If you are over 40 it is very likely that these iconic words brought you in front of the family TV to follow Captain James T. Kirk, Spock and Leonard McCoy on their voyages and adventures in faraway galaxies. A cocktail party fact (CPFs): While the original airing of the show between 1966 and 1969 had only limited success and barely made it through four seasons it has created a new universe and is now a major landmark for the genre. To this day it attracts thousands of fans to conventions. Two more CPFs? The T in James T. Kirk stands for Tiberius and Leonard McCoy in German is not Bones but Pille (Pill).
In addition to finding facts to impress party guests, it is also interesting to watch the show now almost 50 years later from a technology perspective and check how visionary some of the predictions have been (or haven’t).

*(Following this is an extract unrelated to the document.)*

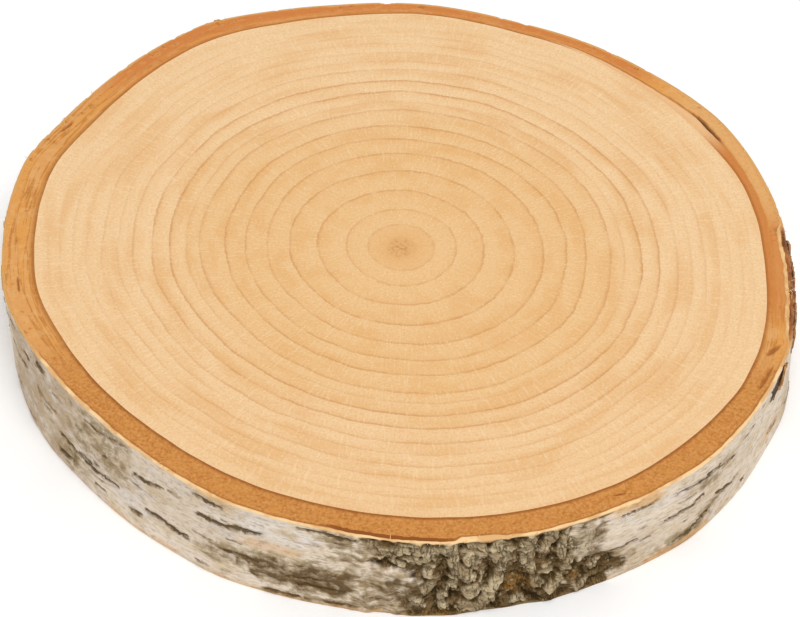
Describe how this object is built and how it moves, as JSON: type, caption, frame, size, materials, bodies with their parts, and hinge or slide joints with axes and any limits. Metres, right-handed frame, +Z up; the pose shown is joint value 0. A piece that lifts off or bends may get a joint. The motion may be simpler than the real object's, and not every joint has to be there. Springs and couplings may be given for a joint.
{
  "type": "wood slice",
  "caption": "Round birch wood slice sawn straight across the trunk, with growth rings on its flat faces and rugged white bark left round its edge.",
  "frame": {"origin": "middle of the slice's outline on its sawn underside", "axes": "+Z up, out of the sawn top face and along the trunk's grain; +X to the right in the picture's view and +Y away from the camera"},
  "size_m": [0.2044, 0.2036, 0.025],
  "materials": {
    "sawn_wood": "sawn and sanded end grain, dry and matt, with fine orange-brown growth rings",
    "inner_bark": "sawn inner bark, orange-brown and granular",
    "outer_bark": "white birch bark, papery and matt, with dark level lenticels and grey fissured patches"
  },
  "bodies": {
    "root": {"wood_slice": "sawn_wood"}
  },
  "joints": []
}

Many of the gadgets are now already available like the communicator (smart phones) or variants of the phaser weapons. And I personally would love to see breakthroughs in beaming technology utilized by the transporter deck on the Enterprise.
In this blog, let’s take a closer look at the Universal Translator. Simply put it allows for the instant translation from any language into every other language. With this technology Captain Kirk was able to communicate in real-time with let’s say Klingon or Gorn representatives, not only reading the transcript, but listening to the voice of his counterpart. Transposing this into my personal world would mean that I could communicate with my Japanese colleagues each using our own language and hearing the translated voice of our counterpart.
So how close are we to this scenario? Natural voice recognition and interaction have reached maturity for the mass market. Digital assistants like SAP CoPilot, Siri or Alexa are seeing more and more adoption and getting smarter all the time. The nature of machine learning tends to keep enhancing the quality of results, the more data is available. So, the more these digital assistants are used, the better their performance will become.
Translation capabilities have made similar leaps over the last decade. Ten years ago we were joking that the badly translated menus at our vacation destination were run through Google, creating all kinds of funny constellations. Today, Google translations are already getting quite close to a good and correct translated version. And just like the natural language capabilities, Machine Learning and Artificial Intelligence capabilities continue to evolve and improve, the more data they have available.
So that leaves the generation of your translated voice. And maybe not too surprising, in this field as well, we are not too far from the version implemented on the Enterprise. For example, you can check out Lyrebird, one company that is active in natural voice generation. While still recognizably not my real voice, it is not that bad either. And I have only delivered the minimum number of sound bites as input. It’s all about the data sample, so if I continued to supply voice samples, my avatar voice would relatively soon be almost “the real thing.”
And once we have that, my speech would be translated into text via natural language recognition, translated into Japanese and then intoned by my digital voice avatar. How far away from primetime is this? At the rate of innovation that we are currently seeing in these fields I’d say no more than a couple of years. I am pretty sure that by the time we send our first manned mission to Mars this will be a mature solution, at least for many known languages – which interestingly enough might include Elfish and Klingon.